If you want to play with something for only a few hours - days and get simple results quickly, learn a scripting language (Python, LUA, Ruby, etc.).
If you want to learn something more useful and get some results within months - years, learn a compiling language (C, C++, Java*).
If you want to become a master and willing to spend hours everyday for many years - decades, learn many compiling languages (C, C++, Assmbley, Java*, etc.) and scripting languages (Python, LUA, Ruby, Scheme, Javascript, etc.).

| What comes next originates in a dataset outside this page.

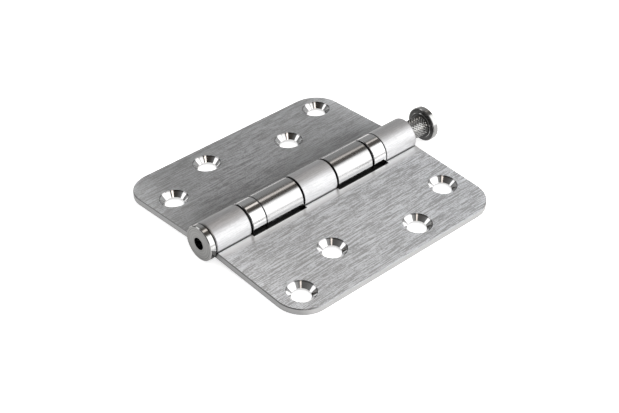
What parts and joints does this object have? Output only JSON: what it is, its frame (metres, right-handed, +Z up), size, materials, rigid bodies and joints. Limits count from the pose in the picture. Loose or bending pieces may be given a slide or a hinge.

I forgot to put this in the post above:
https://love2d.org/ - Awesome library for LUA (This is best "few hours only" choice. )
Khan Academy - Python

*JIT (close enough =P)


----------



## L (Aug 12, 2011)

Cetanu said:


> Here's a comparison:
> Ruby vs C · Programming Languages · Hammer Principle
> 
> If you want to learn programming and get an idea of how computers work from a low view... Learn C.
> ...





Muck Fe said:


> If you want to play with something for only a few hours - days and get simple results quickly, learn a scripting language (Python, LUA, Ruby, etc.).
> If you want to learn something more useful and get some results within months - years, learn a compiling language (C, C++, Java*).
> If you want to become a master and willing to spend hours everyday for many years - decades, learn many compiling languages (C, C++, Assmbley, Java*, etc.) and scripting languages (Python, LUA, Ruby, Scheme, Javascript, etc.).
> 
> ...


Thanks very much:happy:

But yea, I only really want a basic understanding that could give me results within a month or so. The basic hardware and bare bones coding is all I really want. Something to get me moving in a forward direction that won't discourage me and will give me momentum on getting my to-learn list done, so I can add more lol.


----------



## wuliheron (Sep 5, 2011)

You may want to check out Tweak Guides.com

TweakGuides.com

For hardware issues the Steam forums are great, but Tweak Guides offers comprehensive and free advice for how to get the most out of XP and Windows 7 as well as video games.


----------



## Uralian Hamster (May 13, 2011)

Bear987 said:


> I agree with what others have said. I put together the PC I am on right now myself. Learning about all the different parts and how they work together has made me appreciate computers even more. Programming languages still scare me - I don't know whether I will be able to wrap my brain around them. I wasn't all that good in Maths when I was younger and somehow I figure this predicts failure in learning or even using programming language.
> 
> I learned most of what I know about computers on-line, using free tutorials. I learned about htm language for instance, and now I can create my own website pages. I just know the basics and some of the advanced stuff, but that does not stop me from enjoying it.
> 
> I don't know, computers are just awesome.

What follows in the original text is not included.